As devastating as this whole ordeal was, Jessica learned an invaluable lesson. “The main thing that I learned throughout this whole thing is – stuff’s going to fail all the time. You’re going to try to do something and it’ll look as if it’s working out and then you’ll get 11 downloads when you’re expecting eleven million, eleven thousands downloads,” she jokes. “But what I’ve learned throughout this start-up process is that you’re going to fall. 100 percent you’re going to fall. But it’s just a matter of getting back up again and keeping everybody around you motivated. And I think if you can go in with that mindset and that persistence, then so so much is possible.”
Stashd is considered a top 10 lifestyle app in 5 countries and is about to hit the 1 million products milestone. Had Jessica admitted defeat, the online browsing and shopping of ‘swiping left and right’ that we’re used to now probably would never have existed.
9. Branding is essential.
When businesses gallop towards the finish line, important details are overlooked. Branding is one such detail. If not addressed however, it can seriously hurt your businesses’ bottom line. Adina Jacobs co-founder of SMT Goods a pioneer in the laptop and accessories space (she co-founded the business in 1998 with business partner Ethan Nyholm) admits they completely took their eye off of the branding ball:
Although the business was successful with global presence and that our brand was close to our hearts and meant so much to us, the brand didn’t actually mean much to people on a consumer level.
She went on to explain that while they were busy focussing on building products around the devices within the Apple ‘ecosystem’, they forgot about positioning their brand to the end consumer.
“It was awesome when we were a key player in a niche market, but when Apple started to change their distribution model and started going into the mass market and then so did we, our business grew on the corporate and education side of things but we became an unknown brand in the consumer electronics space,” Adina explains. “So we had placement on the shelves but traditionally people in that space don’t really shop on brand, they shop on the product on the shelves.”
The worst part is knowing that so many people purchase SMT products without even knowing they are, which is essentially a failure of their marketing team. “I’m going so far as to say that a lot of you out there probably have STM products but you don’t know it and you’ll go home tonight and go, I saw her speaking this morning, I do have one of her products and now I remember what she was talking about.
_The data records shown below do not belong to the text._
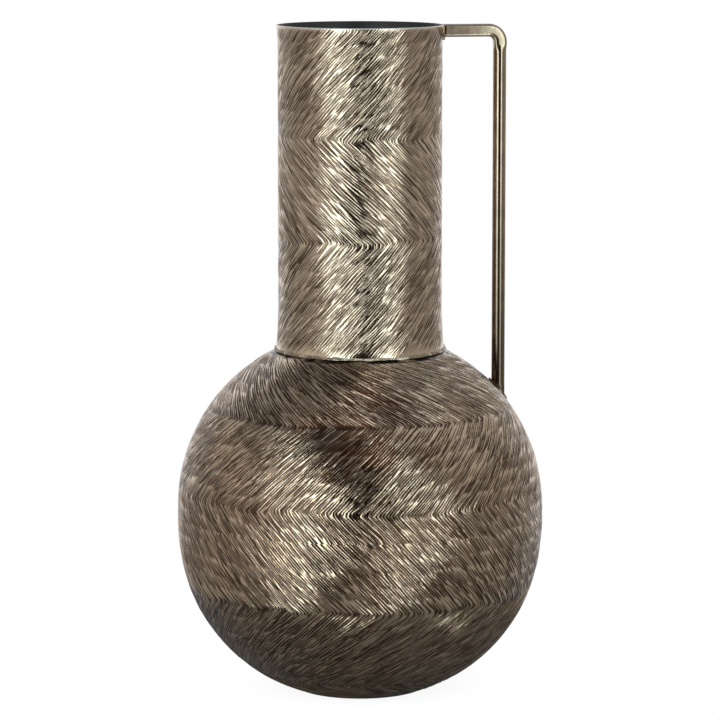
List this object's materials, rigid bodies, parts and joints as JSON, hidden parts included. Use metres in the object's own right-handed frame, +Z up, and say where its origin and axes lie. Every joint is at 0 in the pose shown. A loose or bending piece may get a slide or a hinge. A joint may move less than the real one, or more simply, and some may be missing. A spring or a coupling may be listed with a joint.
{
  "type": "urn vase",
  "caption": "Sheet-metal urn vase with a spherical belly, a tall straight neck and one squared bar handle; chased herringbone surface in antique bronze tone.",
  "frame": {"origin": "on the vase's axis, on the plane that it stands on", "axes": "+Z up along the vase's axis, +X from the axis towards the handle"},
  "size_m": [0.22, 0.22, 0.4],
  "materials": {
    "chased_metal": "antique bronze tone, chased all over in herringbone bands, polished peaks and darkened cuts",
    "handle_metal": "antique bronze tone, polished smooth",
    "weld_metal": "uneven weld bead, darkened with the rest",
    "felt": "dark brown wool felt"
  },
  "bodies": {
    "root": {"neck_tube": "chased_metal", "upper_bowl": "chased_metal", "lower_bowl": "chased_metal", "belly_weld": "weld_metal", "neck_weld": "weld_metal", "handle_bar": "handle_metal", "handle_top_weld": "weld_metal", "handle_foot_weld": "weld_metal", "felt_pads": "felt"}
  },
  "joints": []
}
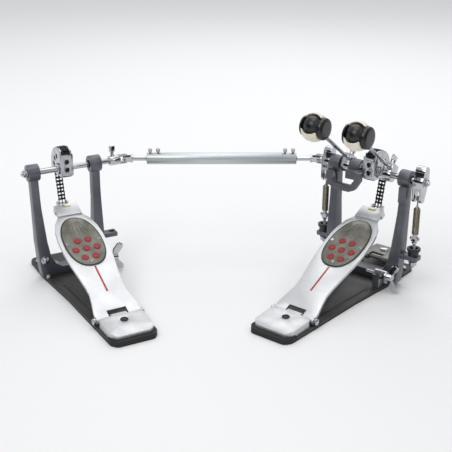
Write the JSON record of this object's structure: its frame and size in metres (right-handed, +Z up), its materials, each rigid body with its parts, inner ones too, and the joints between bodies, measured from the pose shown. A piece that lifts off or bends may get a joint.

And that’s not a good thing for a brand…”
Adina acknowledges that being so focussed on client relationships but forgetting the end-consumer really hurt business sales. A couple of years ago they went on a re-branding exercise and haven’t looked back. “We forgot about speaking to the consumer. It’s a different language and we got so wrapped up on one side of it, that we didn’t change our message as the consumer changed.”
10. Don’t just take, give.
“In San Francisco, everybody will end a meeting with “what can I do to help you?” This tip from Holly Cardew helps to connect and grow the business eco system faster. I’m going to give her advice a try the next time I find myself in a business meeting. Paying kindness forward? I say Hell yes! to that.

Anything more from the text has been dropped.